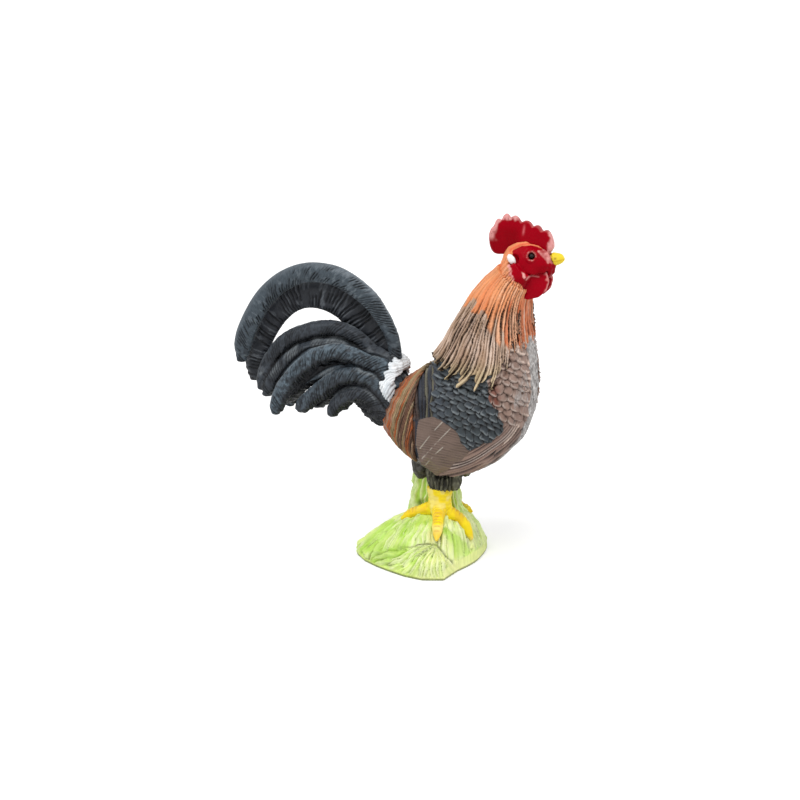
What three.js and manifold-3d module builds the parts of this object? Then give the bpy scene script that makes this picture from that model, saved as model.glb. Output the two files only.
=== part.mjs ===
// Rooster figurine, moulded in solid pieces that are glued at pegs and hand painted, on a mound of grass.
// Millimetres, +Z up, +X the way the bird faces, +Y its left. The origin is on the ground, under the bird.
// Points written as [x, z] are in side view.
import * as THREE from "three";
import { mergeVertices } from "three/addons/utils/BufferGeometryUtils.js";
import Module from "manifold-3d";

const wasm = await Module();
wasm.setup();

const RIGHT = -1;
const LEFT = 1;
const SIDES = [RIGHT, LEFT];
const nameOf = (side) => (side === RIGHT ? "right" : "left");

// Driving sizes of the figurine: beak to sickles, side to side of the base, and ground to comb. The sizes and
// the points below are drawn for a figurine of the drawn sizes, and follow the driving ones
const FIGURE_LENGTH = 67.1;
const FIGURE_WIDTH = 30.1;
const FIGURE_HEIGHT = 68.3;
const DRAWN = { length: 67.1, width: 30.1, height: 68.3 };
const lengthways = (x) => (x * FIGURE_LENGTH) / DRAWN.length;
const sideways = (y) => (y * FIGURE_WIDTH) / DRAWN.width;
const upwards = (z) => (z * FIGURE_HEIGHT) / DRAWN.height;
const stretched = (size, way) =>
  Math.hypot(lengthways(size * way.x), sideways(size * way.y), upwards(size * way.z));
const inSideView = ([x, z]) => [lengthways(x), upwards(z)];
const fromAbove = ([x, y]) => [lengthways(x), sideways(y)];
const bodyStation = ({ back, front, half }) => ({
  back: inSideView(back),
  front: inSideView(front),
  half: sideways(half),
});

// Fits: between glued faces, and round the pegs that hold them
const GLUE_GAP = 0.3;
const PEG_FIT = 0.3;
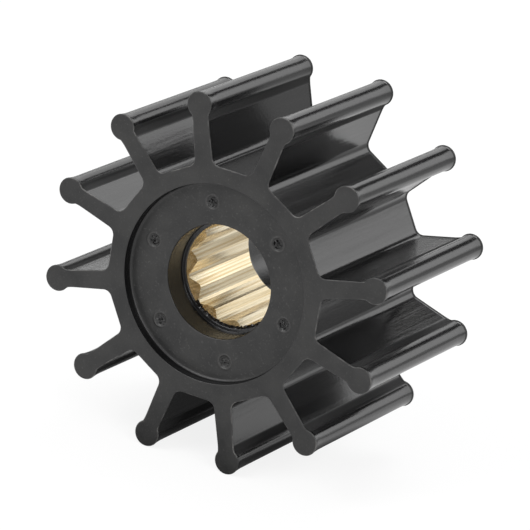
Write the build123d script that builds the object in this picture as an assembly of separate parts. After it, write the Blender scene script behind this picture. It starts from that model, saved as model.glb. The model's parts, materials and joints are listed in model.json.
• • •
TASK PROMPT
Generate an exact reproduction of all entries.

RESPONSE BELOW
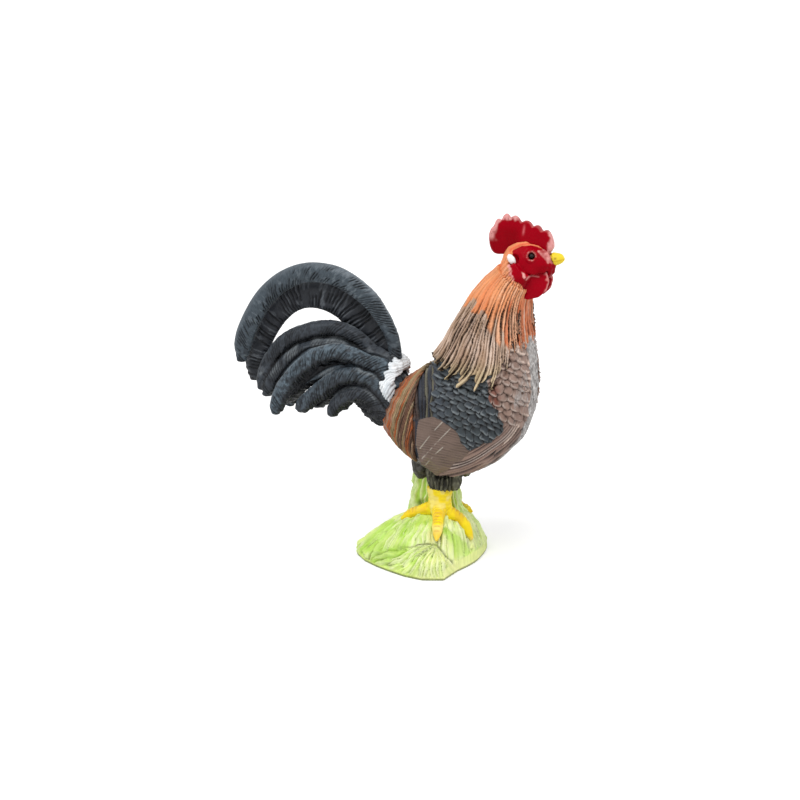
What three.js and manifold-3d module builds the parts of this object? Then give the bpy scene script that makes this picture from that model, saved as model.glb. Output the two files only.
=== part.mjs ===
// Rooster figurine, moulded in solid pieces that are glued at pegs and hand painted, on a mound of grass.
// Millimetres, +Z up, +X the way the bird faces, +Y its left. The origin is on the ground, under the bird.
// Points written as [x, z] are in side view.
import * as THREE from "three";
import { mergeVertices } from "three/addons/utils/BufferGeometryUtils.js";
import Module from "manifold-3d";

const wasm = await Module();
wasm.setup();

const RIGHT = -1;
const LEFT = 1;
const SIDES = [RIGHT, LEFT];
const nameOf = (side) => (side === RIGHT ? "right" : "left");

// Driving sizes of the figurine: beak to sickles, side to side of the base, and ground to comb. The sizes and
// the points below are drawn for a figurine of the drawn sizes, and follow the driving ones
const FIGURE_LENGTH = 67.1;
const FIGURE_WIDTH = 30.1;
const FIGURE_HEIGHT = 68.3;
const DRAWN = { length: 67.1, width: 30.1, height: 68.3 };
const lengthways = (x) => (x * FIGURE_LENGTH) / DRAWN.length;
const sideways = (y) => (y * FIGURE_WIDTH) / DRAWN.width;
const upwards = (z) => (z * FIGURE_HEIGHT) / DRAWN.height;
const stretched = (size, way) =>
  Math.hypot(lengthways(size * way.x), sideways(size * way.y), upwards(size * way.z));
const inSideView = ([x, z]) => [lengthways(x), upwards(z)];
const fromAbove = ([x, y]) => [lengthways(x), sideways(y)];
const bodyStation = ({ back, front, half }) => ({
  back: inSideView(back),
  front: inSideView(front),
  half: sideways(half),
});

// Fits: between glued faces, and round the pegs that hold them
const GLUE_GAP = 0.3;
const PEG_FIT = 0.3;
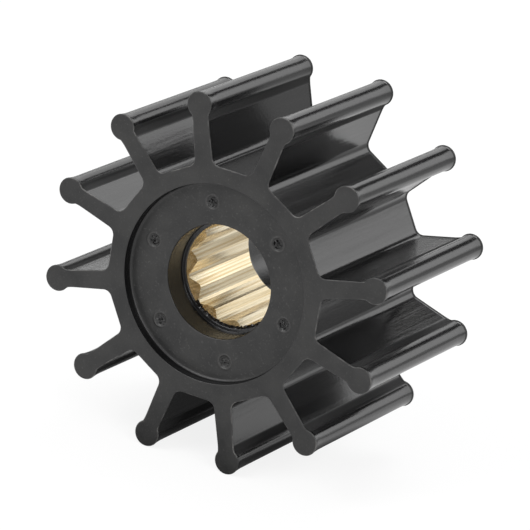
Write the build123d script that builds the object in this picture as an assembly of separate parts. After it, write the Blender scene script behind this picture. It starts from that model, saved as model.glb. The model's parts, materials and joints are listed in model.json.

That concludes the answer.